27 Inches of Snow Dumped on Twin Cities : Weather: At least eight deaths have been blamed on storm. Flight delays and hundreds of traffic accidents reported from Rockies to Great Lakes.
A storm riding bone-chilling arctic winds into the Midwest buried the Twin Cities under a record 27 inches of snow Friday.
Blizzard warnings were in effect for southern Minnesota, western Wisconsin and parts of Iowa and South Dakota.
At least eight deaths were blamed on the storm, two in Sioux Falls, S. D., five in the Twin Cities area and one in Des Moines, where one inch of ice was on the ground.
Sioux Falls had 11 inches of snow on the ground, forcing schools and businesses to close, and gusting wind in Wyoming sent the windchill factor down to 31 degrees below zero.
Heavy snow spread from the Rockies to Texas to the Great Lakes region, causing hundreds of traffic accidents and delaying flights.
Meanwhile, coastal communities from Maine to Florida began assessing damage from a fierce Atlantic storm.
The “megastorm”--as the National Weather Service called it--moved into Minnesota on Thursday. The 25 inches of snow broke a Jan. 22-23, 1982, record of 20 inches in a 24-hour period, the weather service said.
The storm shut down Minneapolis-St. Paul International Airport Friday night.
Rope-tethered workers sprayed hot water to melt the snow on the Teflon-covered fabric roof of the Metrodome, where the World Series was played last Sunday, to ensure that it did not sag.
Residents heeded advice to stay off roads unless travel was vital. Most downtown office buildings and parking garages were empty.
The storm’s wake could be equally dangerous, the weather service said.
“The whole story is not just the snow,” said weather service forecaster Bill Harrison. “Winds and colder temperatures will move back in.”
The storm contributed to hundreds of traffic accidents even though snowplows and sand trucks were out in full force. But no serious injuries were reported.
A 102-mile stretch of Interstate 90 from the South Dakota line to Fairmont was closed because of blowing snow and poor visibility, the State Patrol said.
Scattered power outages were reported overnight in southern Minnesota, and Gov. Arne Carlson declared a state of emergency in two southern Minnesota counties.
Snowfall eased Friday in Kansas, but strong wind created near-blizzard conditions and heavy ice buildup downed electrical lines in the northeast and the Wichita area, leaving hundreds of people without power.
At Hiawatha in northeastern Kansas, a 250-foot section of a 495-foot cable TV tower collapsed under the weight of ice.
In Wyoming, morning temperatures plummeted to 6 degrees at Gillette, where gusting wind created a windchill factor of 31 below. The relative “hot spot” Friday afternoon was Evanston, which reported light fog, 29 degrees and a windchill factor of 13 degrees above zero.
A blowing snow advisory remained in effect for east-central and southeastern Colorado.

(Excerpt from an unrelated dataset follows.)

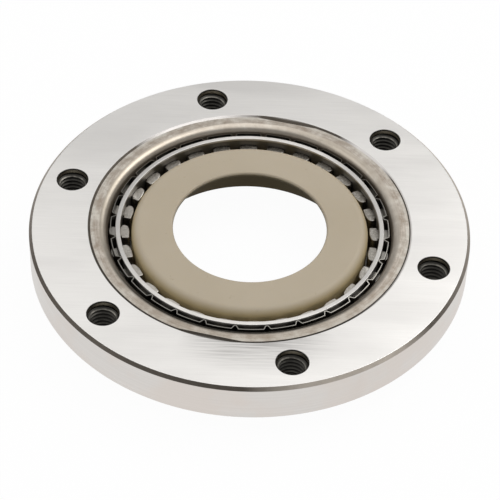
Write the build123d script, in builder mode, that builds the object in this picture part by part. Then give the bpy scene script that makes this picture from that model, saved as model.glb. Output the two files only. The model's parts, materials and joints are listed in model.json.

Schools and businesses were closed in South Dakota in the wake of a Halloween snowstorm. The 11-inch snowfall in Sioux Falls was a record for October, the weather service said. Other snow depths around the state ranged from 3 to 11 inches.
Blowing and drifting snow pushed by 50 m.p.h. wind whited out western Iowa as icy conditions sent cars spinning and tree limbs crashing onto power lines and houses. At least 17,000 customers of Iowa utilities were left without power.
At least four deaths were blamed on the storm that battered the Eastern Seaboard, where massive cleanup efforts got under way.
Teams from the Federal Emergency Management Agency arrived in Maine on Friday, and Gov. John R. McKernan Jr. plans to ask President Bush to declare the state’s southern coast a federal disaster area, making residents eligible for loans to repair the damages from the flooding Wednesday evening.
Massachusetts Gov. William F. Weld asked Bush to declare six coastal counties disaster areas, and governors from some other hard-hit states were doing the same.
Bush will get a firsthand look today when he travels to Kennebunkport, Me., to inspect the damage to his vacation home.